My attendance of the mountain top removal protest in Frankfort last Tuesday has drawn my attention to a different, yet extremely important political issue: how we deal with the environment.
It is easy to get caught up in the horse race journalism of the GOP primaries and the reelection hype of Obama’s campaign, but we can’t lose sight of the issues right beneath our feet—literally.
The environment is an issue that affects everyone. A fancy car and huge house may shield some from it for a while, but mother nature is far more powerful than any man-made invention. Either human beings will learn to preserve the integrity and beauty of nature, or we will suffer the consequences of a harmfully depleted atmosphere and world.
This is the underlying premise of nearly all green legislation being proposed on both the state and federal level. On my visit to Frankfort, I got the chance to learn about a few pieces of legislation currently being proposed by Kentucky legislators.

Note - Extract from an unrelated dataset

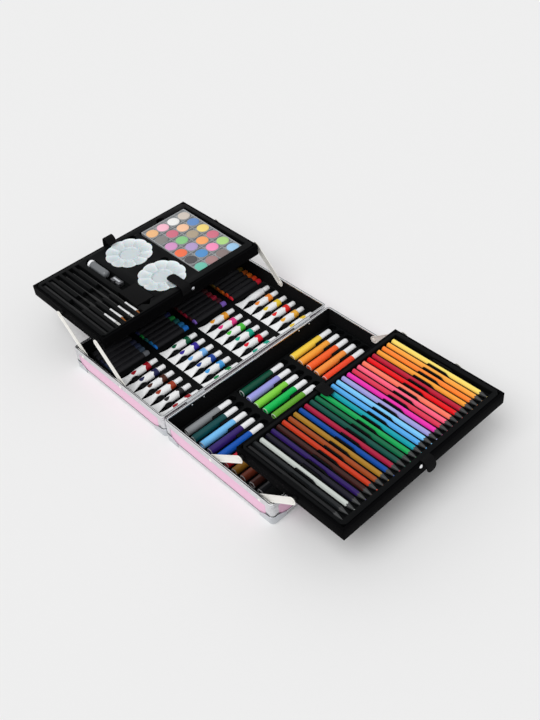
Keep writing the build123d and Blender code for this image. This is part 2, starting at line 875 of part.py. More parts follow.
def paint_box():
    tray = Pos(0, 0, paint_box_height / 2) * Box(paint_box_width, paint_box_length, paint_box_height)
    wall = 2 * paint_box_wall
    inside = Box(paint_box_width - wall, paint_box_length - wall, pan_depth)
    tray -= Pos(0, 0, paint_box_height - pan_depth / 2) * inside
    return tray_spot(*paint_box_centre, insert_top - paint_box_height) * tray


def pan_place(column, line):
    across = (column - (pan_columns - 1) / 2) * pan_pitch_across
    along = (line - (pan_rows - 1) / 2) * pan_pitch_along
    return Pos(across, along, paint_box_height - pan_depth)


def paint_pans():
    place = tray_spot(*paint_box_centre, insert_top - paint_box_height)
    cakes = []
    for column in range(pan_columns):
        for line in range(pan_rows):
            height = pan_depth - paint_box_wall
            cake = pan_place(column, line) * extrude(RegularPolygon(pan_radius, 8), height)
            cakes.append((place * cake).solid())
    return cakes


def brush_parts(b, ferrule_inset):
    z = slot_floor + brush_radius
    handle_end = from_outer(brush_handle_start)
    ferrule_high = ferrule_inset
    ferrule_low = ferrule_high - brush_ferrule_length
    handle = bar_along_u(8, brush_radius, b, z, ferrule_high, handle_end)
    ferrule = bar_along_u(8, brush_radius, b, z, ferrule_low, ferrule_high)
    tuft_low = ferrule_low - brush_tuft_length
    tuft = bar_along_u(8, brush_tuft_radius, b, z, tuft_low, ferrule_low)
    return handle.solid(), ferrule.solid(), tuft.solid()


def dark_pencil(b):
    length = slot_end - slot_start - 2 * dark_pencil_end_gap
    stick = Rot(0, 90, 0) * extrude(hexagon(pencil_flats), length)
    return (Pos(from_outer(slot_end) + dark_pencil_end_gap, b, slot_floor + pencil_flats / 2) * stick).solid()


def glue_tube():
    b = accessory_centre
    z = insert_top - accessory_depth + glue_tube_radius
    high = from_outer(glue_tube_start)
    cap = bar_along_u(12, glue_tube_radius, b, z, high - glue_cap_length, high)
    body = bar_along_u(12, glue_body_radius, b, z, high - glue_tube_length, high - glue_cap_length)
    return (cap + body).solid()


def sharpener():
    length, width, height = sharpener_size
    z = insert_top - accessory_depth
    glue_end = glue_tube_start + glue_tube_length
    room = black_box_place - black_box_size[0] / 2 - glue_end
    a = from_outer(glue_end + sharpener_place * room)
    b = accessory_centre + sharpener_offset
    body = slab(a - length / 2, a + length / 2, b - width / 2, b + width / 2, z, z + height)
    waist = Pos(a, b - width / 2, z) * extrude(around(6, sharpener_waist), height)
    return (body - waist).solid()


def black_box():
    length, width, height = black_box_size
    a = from_outer(black_box_place)
    b = accessory_centre
    low, high = insert_top - height, insert_top + black_box_rise
    return slab(a - length / 2, a + length / 2, b - width / 2, b + width / 2, low, high)


def save_palette_tray():
    place = tray_place(left_arm_angle)
    save_left("palette_tray_box", place * tray_box())
    save_left("palette_tray_insert", place * palette_insert())
    dish = palette_dish()
    spots = [tray_spot(across, along, insert_top - palette_height) for across, along in palette_places]
    save_left("mixing_palettes", group([(place * spot * dish).solid() for spot in spots]))
    save_left("watercolour_box", place * paint_box())
    save_left("watercolour_pans", group([place * cake for cake in paint_pans()]))
    handles, ferrules, tufts = [], [], []
    slots = [share * tray_length for share in slot_places]
    for b, inset in zip(slots[2:], brush_ferrule_insets):
        handle, ferrule, tuft = brush_parts(b, inset)
        handles.append(place * handle)
        ferrules.append(place * ferrule)
        tufts.append(place * tuft)
    save_left("brush_handles", group(handles))
    save_left("brush_ferrules", group(ferrules))
    save_left("brush_tufts", group(tufts))
    save_left("dark_pencils", group([place * dark_pencil(b) for b in slots[:2]]))
    save_left("glue_tube", place * glue_tube())
    save_left("sharpener", place * sharpener())
    save_left("black_box", place * black_box())
    save_left("palette_tray_straps", group([place * solid for solid in palette_straps()]))


def palette_straps():
    b = palette_strap_place * tray_length
    inner = strap_band(0, b, palette_strap_reach) + snap_on_top(palette_strap_reach - snap_end_gap, b)
    outer = far_side(strap_band(0, palette_outer_strap_place * tray_length, palette_outer_strap_reach))
    return [inner.solid(), outer.solid()]


# Carrying handle: a bail that hangs along the outer wall on two pins.
def handle_bail():
    arm_in = handle_span / 2 - handle_arm_width
    bottom = handle_pivot_height - handle_reach - handle_grip_height / 2
    top = handle_pivot_height + handle_arm_width / 2
    centre = half_length / 2
    middle = Pos(centre, (bottom + top) / 2)
    outline = middle * chamfered_rectangle(handle_span, top - bottom, handle_corner_cut)
    window_bottom = bottom + handle_grip_height
    window_top = top + handle_corner_cut
    window = Pos(centre, (window_bottom + window_top) / 2)
    outline -= window * chamfered_rectangle(2 * arm_in, window_top - window_bottom, handle_corner_cut)
    bail = extrude(Plane.YZ * outline, handle_thickness)
    u = outer_face + handle_pivot_out - handle_thickness / 2
    bore_radius = (handle_pin_radius + fit_run) / cos(radians(15))
    pivot_u = outer_face + handle_pivot_out
    reach = handle_span
    bore = bar_along_v(12, bore_radius, pivot_u, handle_pivot_height, centre - reach, centre + reach)
    return Pos(u, 0, 0) * bail - bore


def bracket(side):
    boss_high = handle_span / 2 - handle_arm_width - side_run
    boss_low = boss_high - bracket_length
    u = outer_face + handle_pivot_out
    z = handle_pivot_height
    top = rim_bottom
    ledge = boss_low - bracket_ledge
    plate = slab(panel_face, panel_face + bracket_thickness, ledge, boss_high, top - bracket_height, top)
    body = plate + bar_along_v(12, bracket_boss_radius, u, z, boss_low, boss_high)
    body += slab(panel_face, u, boss_low, boss_high, z - bracket_boss_radius, z + bracket_boss_radius)
    head = handle_span / 2 + side_run
    body += bar_along_v(12, handle_pin_radius, u, z, boss_high, head)
    body += bar_along_v(12, handle_pin_head_radius, u, z, head, head + handle_pin_head)
    placed = Pos(0, half_length / 2, 0) * body
    return placed.solid() if side > 0 else far_end(placed).solid()


# Draw latch: a hasp on a pinned barrel that swings up over the strike of the other half.
def latch_plate(v):
    u = outer_face + latch_pivot_out
    z = latch_pivot_height
    low, high = v - latch_width / 2, v + latch_width / 2
    top = rim_bottom
    plate = slab(panel_face, panel_face + latch_plate_thickness, low, high, top - latch_plate_height, top)
    for v0 in (low, high - latch_ear):
        plate += slab(panel_face, u, v0, v0 + latch_ear, z - latch_barrel_radius, z + latch_barrel_radius)
        plate += bar_along_v(12, latch_barrel_radius, u, z, v0, v0 + latch_ear)
    pin = rod_along_v(latch_pin_radius, u, z, low, high)
    return (plate + pin).solid()


def latch_hasp(v):
    u = outer_face + latch_pivot_out
    z = latch_pivot_height
    low = v - latch_width / 2 + latch_ear + side_run
    high = v + latch_width / 2 - latch_ear - side_run
    barrel = bar_along_v(12, latch_barrel_radius, u, z, low, high)
    half = latch_hasp_thickness / 2
    leaf = slab(u - half, u + half, low, high, z - latch_reach, z)
    width, height = latch_window
    window_low = z - latch_reach + latch_window_edge
    leaf -= slab(u - half, u + half, v - width / 2, v + width / 2, window_low, window_low + height)
    bore = bar_along_v(12, (latch_pin_radius + fit_run) / cos(radians(15)), u, z, low, high)
    return (barrel + leaf - bore).solid()


def latch_strike(v):
    width = latch_window[0] - 2 * strike_edge
    low, high = v - latch_width / 2, v + latch_width / 2
    bottom = rim_bottom + strike_edge
    plate = slab(outer_face, outer_face + latch_plate_thickness, low, high, bottom, bottom + strike_height)
    nose_low = bottom + strike_edge
    nose_high = nose_low + strike_nose_height
    nose = slab(outer_face, outer_face + strike_nose, v - width / 2, v + width / 2, nose_low, nose_high)
    return (plate + nose).solid()


def save_fittings():
    save_right("handle", handle_bail())
    save_right("handle_brackets", group([bracket(-1), bracket(1)]))
    save_right("latch_plates", group([latch_plate(v) for v in latch_places]))
    save_right("latch_hasp_near", latch_hasp(latch_places[0]))
    save_right("latch_hasp_far", latch_hasp(latch_places[1]))
    save_left("latch_strikes", group([latch_strike(v) for v in latch_places]))


save_case_shell("right", save_right)
save_case_shell("left", save_left)
save_hinges()
save_linkage("right", save_right, right_arm_angle)
save_linkage("left", save_left, left_arm_angle)
save_markers()
save_paints()
save_pencil_tray()
save_palette_tray()
save_fittings()
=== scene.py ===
from math import cos, hypot, pi, radians, sin, sqrt

import bmesh
import bpy
from mathutils import Matrix, Vector
from mathutils.geometry import interpolate_bezier


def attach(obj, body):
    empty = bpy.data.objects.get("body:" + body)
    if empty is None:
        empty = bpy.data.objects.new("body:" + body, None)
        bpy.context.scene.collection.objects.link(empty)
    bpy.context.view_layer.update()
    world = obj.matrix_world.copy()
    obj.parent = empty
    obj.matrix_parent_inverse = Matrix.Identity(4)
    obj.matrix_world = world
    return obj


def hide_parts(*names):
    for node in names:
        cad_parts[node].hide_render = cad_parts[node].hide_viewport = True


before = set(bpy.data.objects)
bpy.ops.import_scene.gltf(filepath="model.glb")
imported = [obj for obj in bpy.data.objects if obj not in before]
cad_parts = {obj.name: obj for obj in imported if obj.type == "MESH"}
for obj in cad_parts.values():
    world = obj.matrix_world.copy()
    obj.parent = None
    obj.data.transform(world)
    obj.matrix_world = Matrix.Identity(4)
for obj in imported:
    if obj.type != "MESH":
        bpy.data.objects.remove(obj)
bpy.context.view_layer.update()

scene = bpy.context.scene
scene.view_settings.view_transform = "Standard"


# The set: a pale floor, one wide soft sun overhead, a pale world, and the camera high over the near
# right corner of the case.
def node(made, kind, **settings):
    new = made.node_tree.nodes.new("ShaderNode" + kind)
    for key, value in settings.items():
        setattr(new, key, value)
    return new


def join(made, source, target):
    made.node_tree.links.new(source, target)


def surface(made):
    return made.node_tree.nodes["Principled BSDF"].inputs


def finish(name, colour, roughness, metallic=0.0, specular=0.5, coat=0.0, coat_roughness=0.12):
    made = bpy.data.materials.new(name)
    made.use_nodes = True
    for socket, value in (
        ("Base Color", (*colour, 1)), ("Roughness", roughness), ("Metallic", metallic),
        ("Specular IOR Level", specular), ("Coat Weight", coat), ("Coat Roughness", coat_roughness),
    ):
        surface(made)[socket].default_value = value
    return made


def put(name, data):
    placed = bpy.data.objects.new(name, data)
    scene.collection.objects.link(placed)
    return placed


pale, floor_reach = (0.86, 0.86, 0.86), 9.0
floor_corners = [(x * floor_reach, y * floor_reach, 0) for x, y in ((-1, -1), (1, -1), (1, 1), (-1, 1))]
floor_mesh = bpy.data.meshes.new("floor")
floor_mesh.from_pydata(floor_corners, [], [(0, 1, 2, 3)])
floor_mesh.materials.append(finish("floor_paint", pale, 0.9, specular=0.0))
floor = put("floor", floor_mesh)

world = bpy.data.worlds.new("pale_room")
world.use_nodes = True
scene.world = world
daylight = world.node_tree.nodes["Background"]
daylight.inputs["Color"].default_value = (1, 1, 1, 1)
daylight.inputs["Strength"].default_value = 0.59
backdrop = node(world, "Background")
backdrop.inputs["Color"].default_value = (*pale, 1)
rays = node(world, "LightPath").outputs
seen = rays["Is Camera Ray"]
for kind in ("Is Transmission Ray", "Is Glossy Ray"):
    either = node(world, "Math", operation="MAXIMUM")
    join(world, seen, either.inputs[0])
    join(world, rays[kind], either.inputs[1])
    seen = either.outputs[0]
switch = node(world, "MixShader")
for source, target in zip((seen, daylight.outputs[0], backdrop.outputs[0]), switch.inputs):
    join(world, source, target)
join(world, switch.outputs[0], world.node_tree.nodes["World Output"].inputs["Surface"])

sun_data = bpy.data.lights.new("soft_sun", "SUN")
sun_data.energy = 1.5
sun_data.angle = radians(45)
sun = put("soft_sun", sun_data)
sun.rotation_euler = Vector((0.15, -0.88, 1.5)).to_track_quat("Z", "Y").to_euler()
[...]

House bill 231, also known as the stream saver bill, would prohibit the dumping of mountain top waste into nearby rivers and waterways. When the coal mining industry dumps this waste, it has environmental and health consequences far greater than most would suspect.
There have been nearly 20 peer-reviewed scientific studies published over the past two years on the effects of mountain top removal. The KFTC, which organized the protest, highlighted three of the major findings.
One pointed out that mountain top removal and coal mining costs the state over 70 billion dollars in health care costs each year, and another showed that mothers who lived close to these sights had a 42% higher chance of giving birth to children with birth defects.
Perhaps the most shocking study was done by Dr. Michael Hendryx, director of the West Virginia Rural Research Center at West Virginia University, which found that 60,000 cases of cancer in Appalachia are linked to the mountain top removal. It concluded that those living near mountain top removal sites had a doubled risk of getting cancer. The study was published in the Journal of Community Health in February of last year.
This is, and should be, a nonpartisan issue. Objective scientific studies that link mountain top removal to birth defects and cancer shouldn’t have political partisanship.
But as Rep. Jim Wayne explained to us last Tuesday in the state’s capitol, big money and corporate interest is fettering the progress of any green legislation being passed. Similar to the fight against the tobacco industry in the 90’s, the coal mining industry is stubbornly standing in the way of the people and the victims who have proposed this legislation.
But trying to convince the coal mining CEO’s and corporate lobbyist of the health and environment concerns is futile. Instead, the people must unite in solidarity, like they did in Frankfort last Tuesday, and stand up to the big money buying politicians. If the people can gather in big enough numbers and show politicians they care, the people can tip the scales of influence back to their side and out of the elites’ money filled hands.
The fact is corporations are not people and do not have the same concerns as people. Corporations care about one thing and one thing only: money. Humans, on the other hand, care about our waterways, our trees, our birds, our bees, and most of all, other humans. This is why we must stand together in solidarity, and show support for new legislation to save our environment and the victims of reckless, apathetic destruction.
It’s about the dying and suffering animals; it’s about the once-flowing waterways of our past; it’s about the child who will suffer with birth defects the rest of his life, and the child who’s yet to be born into them; it’s about the family at the doctor’s office who just got word of their mom’s cancer. These are the issues of tangible reality that transcend hypotheticals and conflicting party ideology. These are the issues we should be concerned about. These are the issues that matter.
To fight this cause directly, call up your Kentucky representative and let them know you support this recent bill. Several representatives told us Tuesday that only a handful of calls can seriously change the stance they have on a bill. If these issues matter to you, influence your democracy and give them a call; it could make a big difference down the road.